The line containing "return scatter(name, TOOTH" marks the end: quote every line from the start of the records below through it, word for word.
[Begin Dataset extract]
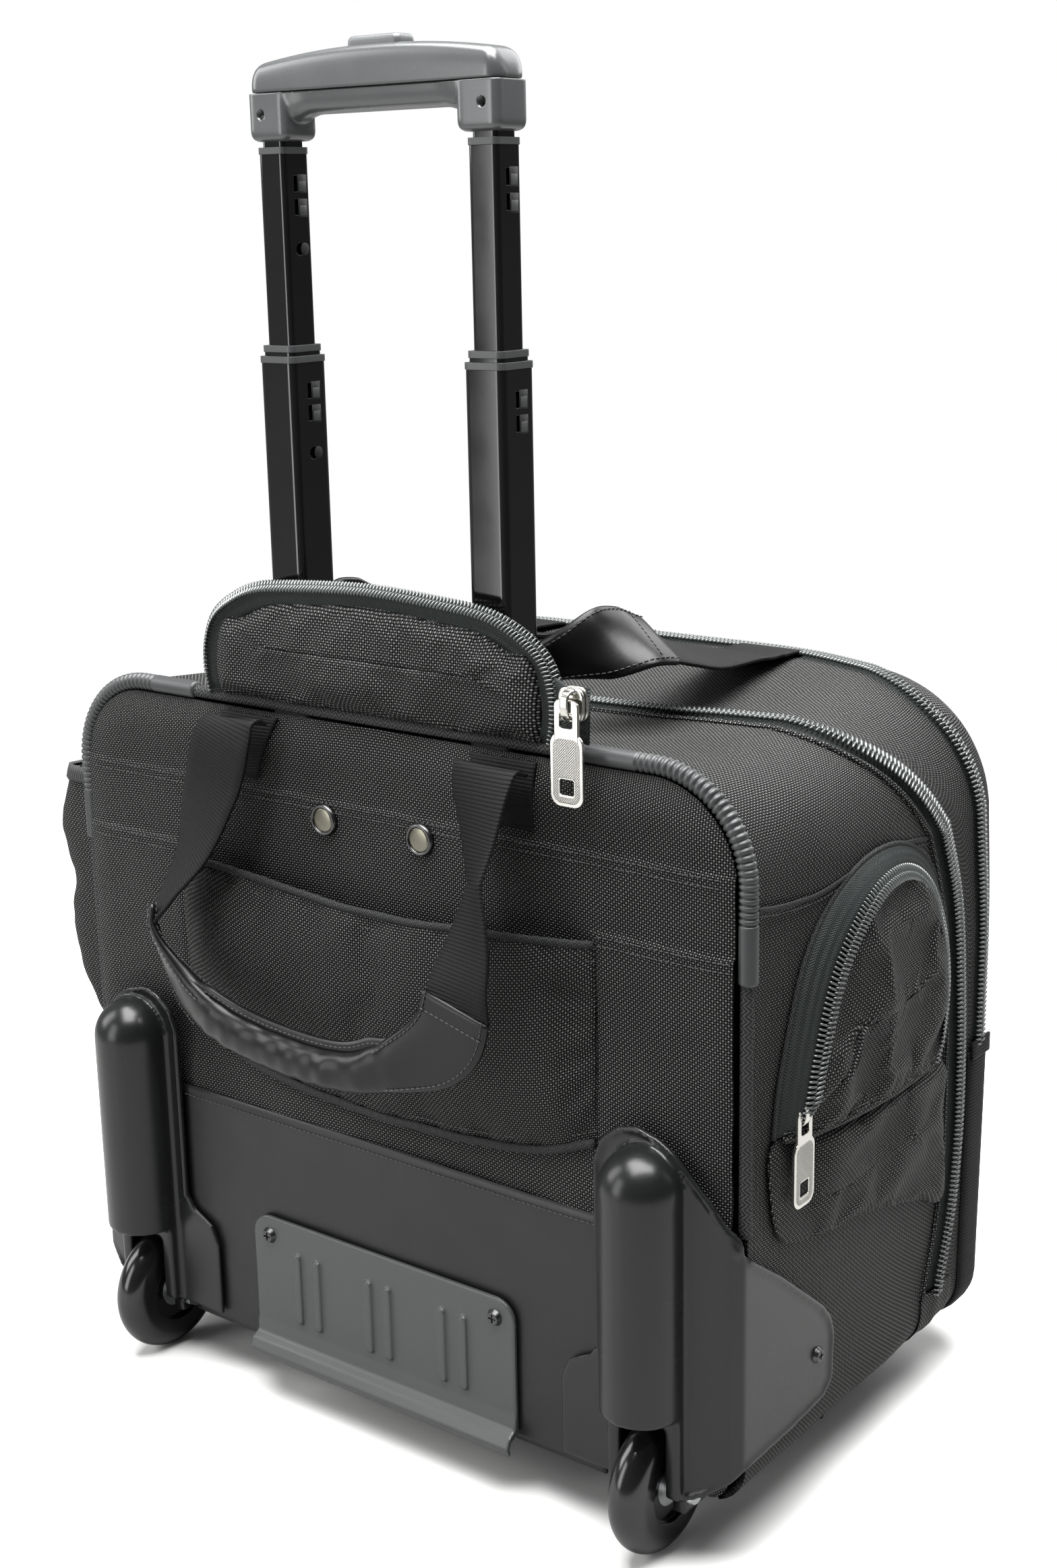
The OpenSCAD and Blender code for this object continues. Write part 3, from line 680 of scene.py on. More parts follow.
def shell_point(tau, depth, side, out=0.0):
    x, z, nx, nz = half_outline(tau, depth)
    swell = shell_swell(tau, depth, side) + out
    return np.stack(np.broadcast_arrays(side * (x + nx * swell), depth, z + nz * swell), -1)


# ---------- zips ----------

TOOTH, TOOTH_FACES = capsule(2.5, 0.62, 1.15, rings=5)


def coil_row(name, path, out, toward, phase=0.0, pitch=2.0, size=1.0):
    """One side's coil: rounded loops across the zip, each leaning a little along it."""
    pts, up, side = even(pitch * size, path, out, toward)
    t = tangents(pts)
    pts = pts + t * pitch * phase * size + side * 1.75 * size
    lean = unit(side + 0.16 * t)
    along = unit(np.cross(up, lean))
    return scatter(name, TOOTH * size, TOOTH_FACES, pts, np.stack([lean, along, np.cross(lean, along)], 1))


def zip_coils(names, bodies, path, out, toward, pitch, size):
    """Both rows of a zip's coil; toward points to the first row's side."""
    for name, body, way, phase in zip(names, bodies, (toward, -toward), (0.0, 0.5)):
        add(coil_row(name, path, out, way, phase, pitch, size), body, "coil", "ballistic_nylon")


def tape(name, body, path, out, toward, inner, outer, drop=0.0, lift=0.0):
    """A woven band beside the coil, from inner to outer mm away from the zip's middle."""
    pts, up, side = even(4.0, path, out, toward)
    share = np.linspace(0, 1, 5)[None, :, None]
    reach = inner + (outer - inner) * share
    band = pts[:, None] + side[:, None] * reach + up[:, None] * (lift - (drop + lift) * share ** 0.7)
    uv = np.stack(np.broadcast_arrays(reach[..., 0], lengths(pts)[:, None]), -1)
    faces = grid_faces(*band.shape[:2])
    inward = (np.cross(tangents(pts), side) * up).sum(1).mean() > 0
    piece = thick(new_piece(name, band, flipped(faces) if inward else faces, uv), 0.9)
    return add(piece, body, "tape", "ballistic_nylon")


def shell_path(line, start, offset=0.0, out=0.0):
    """A path on the shell following a zip line, with its outward and rearward directions."""
    tau, side = both_ways(taus(start))
    pts = shell_point(tau, zip_depth(tau, line) + offset, side, out)
    _, _, nx, nz = half_outline(tau, 0.0)
    normal = unit(np.stack([side * nx, 0.0 * nx, nz], -1))
    rear = unit(np.cross(tangents(pts), normal))
    return pts, normal, rear * np.where(rear[:, 1:2] > 0, -1, 1)


# ---------- the case's fabric ----------

GAP_REAR, GAP_FRONT = 15.0, 5.5
ZIP_FOOT = 2.02
MAIN_FOLD = ("case", "front_section", (0, 202, 30), (0, 230, 30))
FLAP_FOLD = ("front_section", "front_flap", (0, FRONT, HINGE_Z - 8), (0, FRONT, HINGE_Z + 8))


def past_foot(tau):
    """0 below the main zip's ends and 1 above them."""
    return smooth((tau - ZIP_FOOT + 0.04) / 0.06)


def gusset_grid(name, first_rows, end):
    """A sheet round the case, from its first rows of depths to the end depths in 30 steps."""
    tau, side = both_ways(taus())
    rows = [np.broadcast_to(np.asarray(d, float), tau.shape) for d in first_rows]
    rows += [rows[-1] + (end(tau) - rows[-1]) * v for v in np.linspace(0, 1, 31)[1:]]
    return grid(name, np.stack([shell_point(tau, d, side) for d in rows], 0), flip=True)


def middle(face):
    return (sum((v.co for v in face.verts), Vector()) / len(face.verts)) / MM - Vector((0, REAR, 0))


def in_well(x, depth, z):
    return 144.5 < abs(x) < 200 and depth < 54 and z < 92


def in_bezel(x, depth, z):
    return abs(x) < 91 and 18 < depth < 54 and z > 300


def rear_gusset():
    def end(tau):
        return zip_depth(tau, ZIP_MAIN) - GAP_REAR * past_foot(tau) - 3 * (1 - past_foot(tau))
    o = gusset_grid("rear_gusset_cloth", [16.5, 18, 21, 25, 30, 36, 42, 48, 54], end)
    remove_faces(o, lambda f: in_well(*middle(f)) or in_bezel(*middle(f)))
    add(thick(o, 3.0), "case", "nylon", "ballistic_nylon", "main_gusset")
    # seam across each side, above the side pocket
    seam = [(20, 334), (42, 330), (75, 327), (106, 329), (150, 331), (186, 327)]
    for side, name in SIDES:
        pts = through([(HALF_W, depth, z) for depth, z in seam], 60)
        pts[:, 0] = side * (HALF_W + 2.0)
        bind(f"side_seam_{name}", pts, 1.3, flat=0.5, normal=(1, 0, 0))
        sew(f"side_seam_stitches_{name}", pts - [0, 0, 3.2], (side, 0, 0))


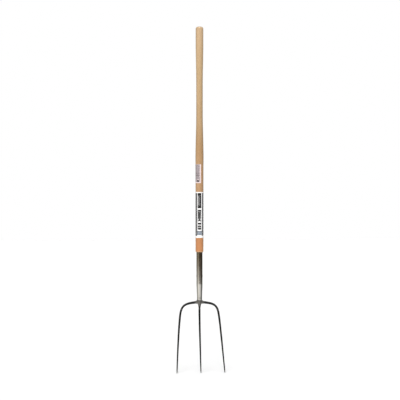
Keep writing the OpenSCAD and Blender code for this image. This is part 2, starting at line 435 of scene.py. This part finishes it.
def black_lacquer():
    """Gloss black on the tines, rubbed through towards the points."""
    made, tree, shader = material("black_lacquer", Specular_IOR_Level=0.25)
    z = height_in(tree)
    runs = speckle(tree, (260, 260, 60), detail=4)
    scratches = span(tree, speckle(tree, (1400, 1400, 70), detail=2), 0.62, 0.70)
    wear = span(tree, z, TIP_Z + 34 * MM, TIP_Z + 2 * MM)
    rubbed = span(tree, maths(tree, "ADD", maths(tree, "MULTIPLY", wear, 0.40), runs), 0.72, 0.90)
    worn = maths(tree, "MAXIMUM", rubbed, maths(tree, "MULTIPLY", scratches, 0.12))
    paint = mixed(tree, runs, tone(0.004, 0.004, 0.004), tone(0.010, 0.010, 0.011))
    finish_with(tree, shader, Base_Color=mixed(tree, worn, paint, tone(0.13, 0.125, 0.12)),
                Metallic=maths(tree, "MULTIPLY", worn, 0.8),
                Roughness=span(tree, runs, 0.3, 0.7, 0.30, 0.46),
                Normal=bump(tree, runs, 0.15 * MM, 0.5))
    return made


def weld_metal():
    """Steel beads under black, bare on the highest ripples."""
    made, tree, shader = material("weld_metal", Specular_IOR_Level=0.3)
    ripples = speckle(tree, (700, 700, 700), detail=4)
    bare = span(tree, ripples, 0.50, 0.68)
    colour = mixed(tree, bare, tone(0.014, 0.014, 0.014), tone(0.30, 0.29, 0.28))
    finish_with(tree, shader, Base_Color=colour, Metallic=maths(tree, "MULTIPLY", bare, 0.8),
                Roughness=span(tree, ripples, 0.3, 0.7, 0.28, 0.48),
                Normal=bump(tree, ripples, 0.15 * MM, 0.6))
    return made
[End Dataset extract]
- _Solution to this problem_:
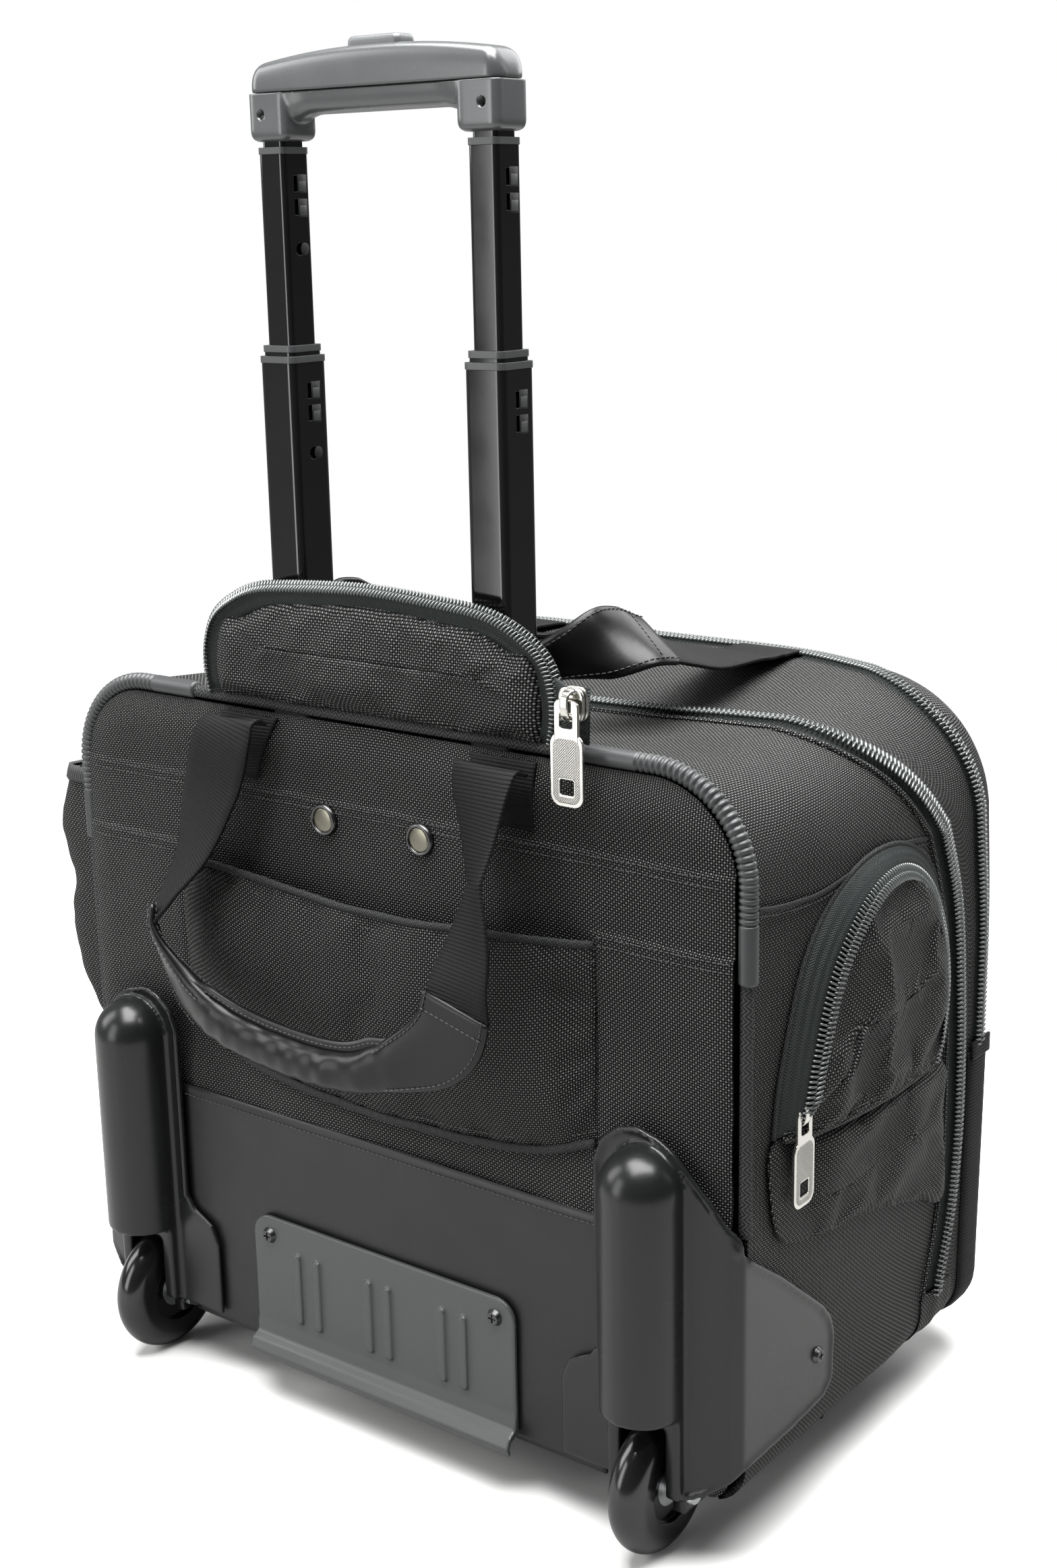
The OpenSCAD and Blender code for this object continues. Write part 3, from line 680 of scene.py on. More parts follow.
def shell_point(tau, depth, side, out=0.0):
    x, z, nx, nz = half_outline(tau, depth)
    swell = shell_swell(tau, depth, side) + out
    return np.stack(np.broadcast_arrays(side * (x + nx * swell), depth, z + nz * swell), -1)


# ---------- zips ----------

TOOTH, TOOTH_FACES = capsule(2.5, 0.62, 1.15, rings=5)


def coil_row(name, path, out, toward, phase=0.0, pitch=2.0, size=1.0):
    """One side's coil: rounded loops across the zip, each leaning a little along it."""
    pts, up, side = even(pitch * size, path, out, toward)
    t = tangents(pts)
    pts = pts + t * pitch * phase * size + side * 1.75 * size
    lean = unit(side + 0.16 * t)
    along = unit(np.cross(up, lean))
    return scatter(name, TOOTH * size, TOOTH_FACES, pts, np.stack([lean, along, np.cross(lean, along)], 1))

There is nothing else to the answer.